New immersive headphone play premieres this month

“The Missing Chapter,” by Katie Marks & Aoise Stratford, visiting assistant professor of performing and media arts, is The Cherry Art’s new, immersive headphone walking play based on Ithaca's silent film past.  Produced in partnership with Wharton Studio Museum, the play runs Fridays, Saturdays, and Sundays from August 31–September 9 and begin at the Picnic Pavilion in Stewart Park every 15 minutes. The walk is approximately one hour in length, and ends near the park’s Carousel. 

In “The Missing Chapter,” the audience meets Wharton Studio heroine Beatrice Fairfax, a newspaper advice columnist for the lovelorn and amateur sleuth. The story features Beatrice and her sidekick Jimmy as they solve a crime in the heady days of the women’s suffrage movement, as well as the filming of an episode of the Beatrice Fairfax silent film serial on the Wharton Studio lot. As the audience winds its way through Stewart Park, they discover some thrilling “missing chapters” in the history of Ithaca. 

“Writing ‘The Missing Chapter’ has been a really interesting process for Katie Marks and me,” said Stratford. “It's set in an incredibly rich moment when so much was going on and there was a lot of change in the air, in Ithaca and across the country. And of course we've had great fun using this new form of audio theatre as a way to explore the world of silent film serials, which were an emerging form in their day, too.”

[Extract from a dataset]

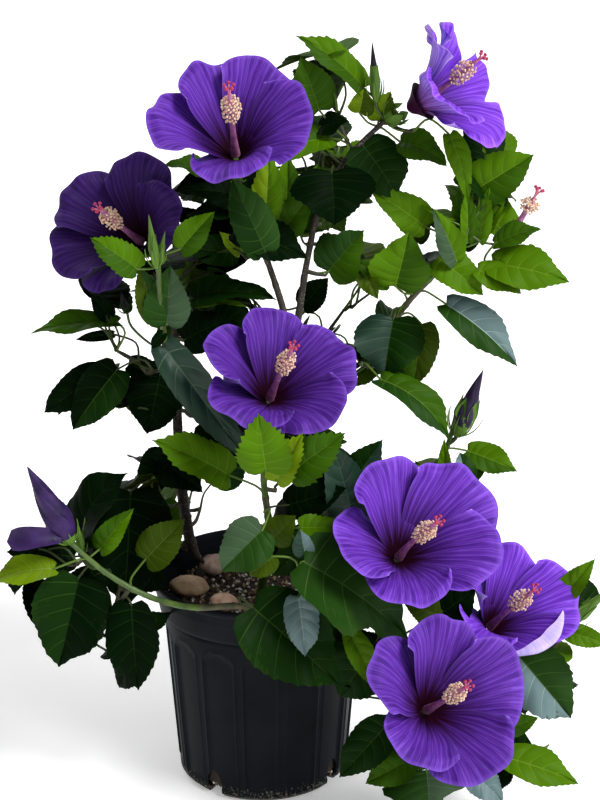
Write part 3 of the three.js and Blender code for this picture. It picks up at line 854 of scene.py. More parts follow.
# The leaves that lead each mass. Each has its tone, its base and tip as shares of the mass's box
# (across and up), its width over its length, and where needed: depth, its base's and tip's share
# from front to back; face, how far it looks across and up for each 1 towards the front;
# right_half_painted_light, the tone of its right half, painted lighter or darker than the left where
# that half takes the key light differently; arch, lobes and teeth. The dark tone among them is
# painted shade. The shares were read off the photo.
LEADERS = {
    "leaves_crown_tip": [
        ("mid", (0.76, 0.49), (0.05, 0.99), 0.44, dict(face=(-0.3, 1.2), teeth=0.05, right_half_painted_light="bright")),
        ("mid", (0.3, 0.28), (0.1, 0.8), 0.78, dict(face=(0, 0.4))),
        ("dark", (0.3, 0.12), (0.6, 0.2), 0.8, dict()),
        ("yellow", (0.72, 0.26), (0.76, 0.5), 0.95, dict(right_half_painted_light="olive")),
        ("yellow", (0.92, 0.18), (1.04, 0.48), 0.8, dict(teeth=0.06, right_half_painted_light="olive")),
    ],
    "leaves_upper_middle": [
        ("dark", (0.43, 0.73), (0.45, 0.45), 1.5, dict(depth=(0.2, 0.0), arch=0.7, ripple=0.15, lobes=0.06)),
        ("deep", (0.66, 0.85), (0.92, 0.55), 0.95, dict(depth=(0.5, 0.45))),
        ("bright", (0.42, 0.88), (-0.1, 0.78), 0.55, dict(depth=(0.6, 0.4), face=(0, 1.0), right_half_painted_light="mid")),
        ("deep", (-0.05, 0.3), (-0.3, 0.72), 0.55, dict(depth=(0.0, 0.0), right_half_painted_light="green")),
        ("yellow", (-0.06, 0.42), (-0.02, 0.86), 0.42, dict(depth=(0.3, 0.2), right_half_painted_light="bright", teeth=0.05)),
        ("bright", (0.1, 0.4), (0.12, 0.82), 0.5, dict(depth=(0.45, 0.3), right_half_painted_light="mid")),
        ("bright", (0.2, 0.36), (0.34, 0.76), 0.5, dict(depth=(0.5, 0.4), right_half_painted_light="green")),
        ("mid", (0.06, 0.36), (0.3, 0.62), 0.6, dict(depth=(0.4, 0.25))),
        ("dark", (-0.26, 0.4), (0.26, 0.25), 0.62, dict(depth=(0.2, 0.1), face=(0, 0.8))),
        ("dark", (0.22, -0.12), (0.42, 0.05), 0.75, dict(depth=(0.8, 0.8))),
        ("green", (0.41, 0.15), (0.67, 0.4), 0.95, dict(depth=(0.3, 0.2), right_half_painted_light="mid", lobes=0.15)),
        ("olive", (0.66, 0.16), (0.78, 0.0), 0.6, dict(depth=(0.4, 0.2))),
    ],
    "leaves_upper_left": [
        ("mid", (0.3, 0.65), (0.0, 0.75), 0.6, dict(face=(0, 1.6))),
        ("dark", (0.58, 0.34), (0.08, 0.45), 0.6, dict(face=(0, 1.2))),
        ("deep", (0.6, 0.2), (0.14, 0.14), 0.45, dict(face=(0, 1.4))),
        ("deep", (0.75, 0.1), (0.5, 0.6), 0.6, dict()),
        ("bright", (0.87, 0.0), (0.68, 0.75), 0.6, dict(depth=(0.4, 0.1))),
        ("yellow", (0.95, 0.1), (1.1, 0.75), 0.5, dict(depth=(0.4, 0.2))),
    ],
    "leaves_middle_left": [
        ("deep", (0.6, 0.77), (0.22, 0.85), 0.55, dict(depth=(0.5, 0.2))),
        ("yellow", (0.64, 0.8), (0.5, 0.98), 0.45, dict(depth=(0.3, 0.1))),
        ("deep", (0.3, 0.46), (0.9, 0.46), 0.42, dict(depth=(0.3, 0.2), face=(0, 1.6), arch=1.1)),
        ("bright", (0.35, 0.42), (0.7, 0.42), 0.3, dict(depth=(0.2, 0.1), face=(0, 2.5))),
        ("dark", (0.23, 0.14), (0.58, 0.33), 0.75, dict(depth=(0.3, 0.2))),
        ("deep", (0.45, 0.3), (0.8, 0.15), 0.7, dict(depth=(0.6, 0.5))),
    ],
    "leaves_left_shoot": [
        ("mid", (0.42, 0.66), (0.07, 0.97), 0.6, dict(depth=(0.3, 0.1), teeth=0.06, right_half_painted_light="bright")),
        ("bright", (0.75, 0.85), (1.02, 1.2), 0.6, dict(depth=(0.3, 0.25), right_half_painted_light="mid")),
        ("green", (0.62, 0.08), (0.66, 0.66), 0.75, dict(depth=(0.85, 0.8), face=(0, 0.3), right_half_painted_light="sage")),
        ("olive", (0.54, 0.12), (0.42, 0.66), 0.5, dict(depth=(0.85, 0.8), right_half_painted_light="green")),
        ("dark", (0.6, 0.02), (0.5, -0.14), 0.6, dict(depth=(0.7, 0.7))),
    ],
    "leaves_left_tip": [
        ("mid", (0.86, 0.35), (0.1, 0.17), 0.4, dict(face=(0, 2.0), depth=(0.5, 0.3))),
        ("dark", (0.8, -0.02), (0.45, -0.14), 0.3, dict(face=(0, 0.4), depth=(0.9, 0.9))),
        ("dark", (0.8, 0.45), (0.63, 1.0), 0.6, dict()),
    ],
    "leaves_left_lower": [
        ("dark", (0.43, 0.66), (0.06, 0.34), 0.56, dict(arch=1.2, teeth=0.015)),
        ("deep", (0.54, 0.75), (0.25, 0.22), 0.6, dict(arch=1.0, depth=(0.3, 0.1), right_half_painted_light="dark", teeth=0.015)),
        ("dark", (0.8, 0.67), (0.71, 0.14), 0.95, dict(arch=0.8, teeth=0.015)),
        ("dark", (0.6, 0.75), (0.85, 0.6), 0.6, dict(depth=(0.6, 0.6))),
    ],
    "leaves_center_left": [
        ("dark_painted_sheen", (0.16, 1.02), (0.95, 0.24), 0.27, dict(depth=(0.5, 0.4), arch=0.5)),
        ("bright", (0.75, 0.22), (0.08, 0.5), 0.58, dict(depth=(0.2, 0.0), face=(0, 1.1), teeth=0.05)),
        ("dark", (0.38, 0.3), (0.0, 0.3), 0.55, dict(depth=(0.5, 0.4))),
        ("dark", (0.15, 0.27), (-0.1, 0.17), 0.7, dict(depth=(0.6, 0.4))),
        ("dark", (0.1, 0.22), (0.5, 0.05), 0.7, dict(depth=(0.6, 0.4))),
    ],
    "leaves_left_stem": [
        ("dark", (0.09, 0.45), (0.49, 0.86), 0.75,
         dict(arch=1.6, depth=(0.3, 0.4), face=(-0.9, 0.7), teeth=0.01)),
        ("mid", (0.26, 0.45), (0.56, 0.71), 0.45, dict(depth=(0.1, 0.1), right_half_painted_light="bright", arch=0.9)),
        ("dark", (0.5, 0.72), (0.43, 0.02), 0.72, dict(depth=(0.5, 0.3), arch=0.4)),
        ("olive", (0.63, 0.36), (0.97, 0.62), 0.7, dict(depth=(0.2, 0.2))),
        ("dark", (0.3, 0.5), (0.1, 0.2), 0.7, dict(depth=(0.7, 0.6))),
    ],
    "leaves_low_left_tip": [
        ("yellow", (0.76, 0.56), (0.04, 0.36), 0.5, dict(depth=(0.2, 0.1), face=(0, 1.5), arch=0.9)),
        ("dark", (0.95, 0.6), (0.2, 0.7), 0.6, dict(depth=(0.8, 0.7))),
    ],
    "leaves_low_left_hanging": [
        ("dark", (0.78, 1.0), (0.48, 0.17), 0.8, dict(arch=0.5, right_half_painted_light="deep")),
        ("dark", (1.0, 0.98), (0.45, 0.75), 0.6, dict(depth=(0.9, 0.9))),
    ],
    "leaves_low_left_inner": [
        ("dark", (0.55, 1.0), (0.62, 0.11), 0.6, dict(arch=0.4)),
    ],
    "leaves_center_shoot": [
        ("bright", (0.33, 0.22), (0.28, 1.05), 0.85, dict(depth=(0.3, 0.1), teeth=0.08)),
        ("yellow", (0.40, 0.05), (0.6, 0.75), 0.55, dict(depth=(0.45, 0.3), teeth=0.08)),
        ("mid", (0.5, 0.15), (0.9, 0.75), 0.62, dict(depth=(0.5, 0.3), teeth=0.09)),
        ("yellow", (0.34, 0.2), (0.22, 0.55), 0.4, dict(depth=(0.6, 0.6))),
    ],
    "leaves_center_low": [
        ("bright", (0.45, 0.42), (0.85, 0.4), 0.6, dict(depth=(0.0, 0.0), face=(0, 1.2), teeth=0.07)),
        ("dark", (0.35, 0.5), (0.85, 0.68), 0.6, dict()),
        ("olive", (0.22, 0.28), (0.42, 0.5), 0.9, dict(depth=(0.2, 0.1))),
        ("olive", (0.14, 0.3), (-0.02, 0.42), 0.8, dict(depth=(0.2, 0.1))),
        ("dark_painted_sheen", (0.9, 0.4), (0.72, 1.02), 0.6, dict(depth=(0.6, 0.5))),
        ("deep", (0.85, 0.6), (1.15, 1.05), 0.6, dict(depth=(0.6, 0.5), right_half_painted_light="dark_painted_sheen")),
    ],
    "leaves_pot_front": [
        ("green", (0.16, 1.03), (-0.08, 0.76), 0.85, dict(depth=(0.6, 0.5), right_half_painted_light="sage")),
        ("olive", (0.22, 0.85), (0.08, 0.72), 0.8, dict(depth=(0.6, 0.6))),
        ("dark_painted_sheen", (0.4, 0.86), (0.37, 1.03), 0.8, dict(depth=(0.6, 0.6), right_half_painted_light="painted_sheen")),
        ("green", (0.39, 0.84), (1.0, 0.3), 0.76,
         dict(depth=(0.4, 0.5), lobes=0.3, ripple=0.3, face=(0.8, 1.1))),
        ("painted_sheen", (0.36, 0.62), (0.4, 0.24), 0.6, dict(depth=(0.3, 0.1))),
        ("deep", (0.1, 0.52), (0.6, 0.03), 0.74, dict(depth=(0.5, 0.2), arch=0.5)),
    ],
    "leaves_low_middle": [
        ("deep", (0.85, 0.87), (0.2, 0.5), 1.0, dict(depth=(0.5, 0.4))),
        ("bright", (0.35, 0.97), (0.85, 0.6), 0.4, dict(depth=(0.2, 0.1))),
        ("olive", (2.06, 0.99), (1.36, 1.08), 0.75, dict(depth=(0.9, 0.9))),
        ("dark", (1.9, 0.95), (2.7, 1.16), 0.9, dict(depth=(1.0, 1.0))),
    ],
    "leaves_bottom": [
        ("deep", (0.24, 1.3), (-0.07, 0.5), 0.6, dict()),
        ("mid", (0.4, 0.75), (0.1, 0.4), 0.7, dict()),
        ("sage", (0.5, 0.55), (0.52, -0.1), 1.6, dict(lobes=0.3, right_half_painted_light="green")),
        ("painted_sheen", (0.78, 0.55), (1.0, 0.1), 0.7, dict()),
    ],
    "leaves_right_foot": [
        ("dark", (0.25, 0.4), (0.2, 0.0), 0.7, dict()),
        ("bright", (0.24, 0.47), (0.95, 0.14), 0.5, dict(depth=(0.4, 0.2), face=(0, 1.2))),
        ("mid", (0.25, 0.8), (0.55, 1.0), 0.6, dict()),
    ],
    "leaves_right_hip": [
        ("green", (0.14, 0.84), (0.83, 0.14), 0.74, dict(right_half_painted_light="painted_sheen")),
        ("deep", (0.1, 0.6), (0.3, 0.1), 0.7, dict(depth=(0.8, 0.8))),
    ],
    "leaves_right_low_tip": [
        ("bright", (0.08, 0.57), (0.65, 1.05), 0.45, dict()),
        ("bright", (0.2, 0.17), (1.0, 0.05), 0.5, dict()),
    ],
    "leaves_right_middle": [
        ("mid", (0.1, 0.96), (0.56, 0.36), 0.42,
         dict(right_half_painted_light="green", arch=1.4, depth=(0.4, 0.2), face=(0.3, 1.3))),
        ("bright", (0.7, 0.17), (1.03, 0.0), 0.6, dict(right_half_painted_light="mid")),
        ("painted_sheen", (0.66, 0.0), (0.62, 0.3), 0.85, dict(depth=(0.0, 0.0), right_half_painted_light="green")),
        ("bright", (0.53, -0.1), (0.52, 0.42), 0.3, dict(depth=(0.1, 0.1))),
        ("mid", (0.7, -0.14), (0.84, 0.1), 0.5, dict(depth=(0.5, 0.5))),
    ],
    "leaves_right_inner": [
        ("deep", (0.46, 0.78), (0.34, 0.24), 1.2, dict(depth=(0.3, 0.1), right_half_painted_light="dark_painted_sheen")),
        ("olive", (0.86, 0.66), (0.76, 0.04), 0.62, dict(depth=(0.7, 0.6), right_half_painted_light="mid")),
        ("dark", (0.1, 0.55), (0.0, 0.35), 0.7, dict()),
    ],
    "leaves_right_tip": [
        ("painted_sheen", (0.07, 0.87), (1.02, 0.18), 0.44, dict(right_half_painted_light="green", arch=0.9)),
    ],
    "leaves_shoulder_inner": [
        ("bright", (0.52, 0.6), (0.0, 0.99), 0.55, dict(depth=(0.4, 0.3))),
        ("bright", (0.25, 0.03), (0.36, 0.6), 1.0, dict(depth=(0.2, 0.1), right_half_painted_light="mid", lobes=0.1)),
        ("mid", (0.2, 0.05), (-0.12, 0.27), 0.7, dict(depth=(0.3, 0.3))),
        ("sage", (0.8, 0.28), (0.56, 0.84), 0.45, dict(depth=(0.2, 0.1), right_half_painted_light="bright")),
        ("yellow", (0.8, 0.36), (0.75, 0.67), 0.5, dict(depth=(0.3, 0.3))),
        ("bright", (0.64, 0.3), (1.05, -0.05), 0.7, dict(depth=(0.3, 0.1))),
        ("olive", (0.45, 0.4), (0.55, 0.8), 0.6, dict(depth=(0.7, 0.7))),
    ],
    "leaves_shoulder_outer": [
        ("mid", (0.36, 0.6), (0.77, 0.8), 0.6, dict(depth=(0.4, 0.3), face=(0, 1.3))),
        ("bright", (0.34, 0.36), (1.03, 0.15), 0.6, dict(depth=(0.3, 0.1))),
        ("bright", (0.2, 0.3), (0.6, 0.0), 0.6, dict(depth=(0.2, 0.1))),
        ("deep", (0.1, 0.5), (0.3, 0.9), 0.5, dict(depth=(0.7, 0.7))),
    ],
    "leaves_upper_right": [
        ("mid", (0.05, 0.86), (0.37, 0.66), 0.65, dict(arch=1.3, face=(0, 1.0))),
        ("bright", (0.38, 0.94), (0.51, 0.36), 0.34, dict(depth=(0.3, 0.2), arch=0.9)),
        ("bright", (0.56, 0.44), (0.96, 0.77), 0.72, dict(depth=(0.4, 0.3), right_half_painted_light="mid")),
        ("mid", (0.5, 0.0), (0.45, 0.45), 0.45, dict(depth=(0.4, 0.4))),
        ("bright", (0.52, 0.0), (0.5, 0.5), 0.32, dict(depth=(0.25, 0.2), right_half_painted_light="mid")),
        ("mid", (0.6, 0.0), (0.66, 0.5), 0.36, dict(depth=(0.3, 0.25), right_half_painted_light="bright")),
        ("bright", (0.62, 0.05), (0.78, 0.36), 0.45, dict(depth=(0.5, 0.4))),
    ],
}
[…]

“The Missing Chapter” was inspired by The Cherry’s first foray into headphone walking theatre in 2016 – the hit Storm Country, seen by more than 500 people and hailed by the Ithaca Journal as a “beautiful” and “haunting” “audio adventure.” The play was co-written by Stratford and Nick Salvato, professor of performing and media arts.

“I experienced Storm Country during the summer of 2016 and absolutely loved it,” said Diana Riesman, Executive Director and Co-Founder of Wharton Studio Museum, a local nonprofit dedicated to preserving and celebrating Ithaca’s silent movie history. “The play really stayed with me, and I thought it would be wonderful to develop a similar type of theatre experience using the Wharton Studio era as a backdrop for a story, and to have the play take place in 1915 Stewart Park where the historic studio building still stands.”  

“When we produced Storm Country it was so rewarding to not only introduce Ithaca-area audiences to some hidden histories of Ithaca, but also to explore a new and exciting kind of theater making,” said Sam Buggeln, artistic director of the Cherry. “Ithaca’s silent film history is another wonderful source of only-in-Ithaca stories.”

Tickets can be purchased by visiting www.TheCherry.org.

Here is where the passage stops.